Justin responded to my post by saying, “I deleted your last comment. Stop preaching your Roman-rooted heresy on this page.” He then proceeded to delete the next two comments I posted in reply. And that was that. After more than 300 posts and 35,000+ words exchanged between us, it ended with Justin deleting my side of the discussion. It seems he had come to the end of his willingness to defend Torahism. So I replied, “Fair enough, Justin. Thanks for lending us your Facebook real estate for so long! May God richly bless you, sir.” And I meant that sincerely.

I pray that I was able to “put a pebble in Justin’s shoe” in terms of his current heretical faith walk. Justin and his family used to be strong Christian believers. It breaks my heart to see that in the last few years, they have adopted a belief system that denies the deity of Christ, claims Jesus should not be worshipped, and denounces the Holy Trinity as a “Roman corruption” of Scripture. And they don’t just believe this; many preach it aggressively to all their Christian friends. And now, it seems they have begun censoring opposing viewpoints. This is why I feel so strongly that the warning bell needs to be sounded to alert faithful, thoughtful Christians that there is a heresy in our midst.

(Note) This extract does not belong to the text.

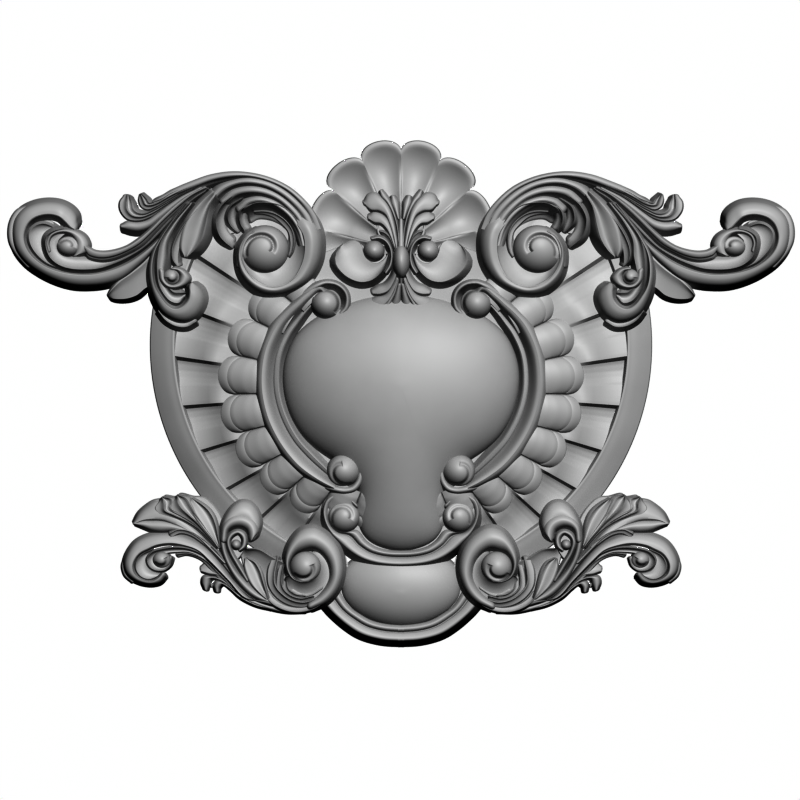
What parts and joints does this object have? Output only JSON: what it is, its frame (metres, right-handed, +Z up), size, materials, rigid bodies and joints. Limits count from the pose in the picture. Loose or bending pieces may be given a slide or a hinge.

“For this reason Christ is the mediator of a new covenant, that those who are called may receive the promised eternal inheritance—now that he has died as a ransom to set them free from the sins committed under the first covenant.”

Hebrews 9:15

*Living a “Torah-observant” lifestyle has been technically impossible for anyone to do since AD 70. As Jewish scholars Seth Postell, Eitan Bar, and Erez Soref explain in their book Reading Moses, Seeing Jesus, “There is no longer a priesthood, no temple, and no sacrificial system—all of which comprise the heart and essence of the Law. We cannot separate the Sinai covenant from the Law. The laws are merely an outgrowth of the covenant; they cannot stand on their own…Without the sacrificial system, we are unable to keep the Sinai covenant. Those who want to can only pick out a few laws to keep that are not related to the temple, the priesthood, or the sacrificial system.”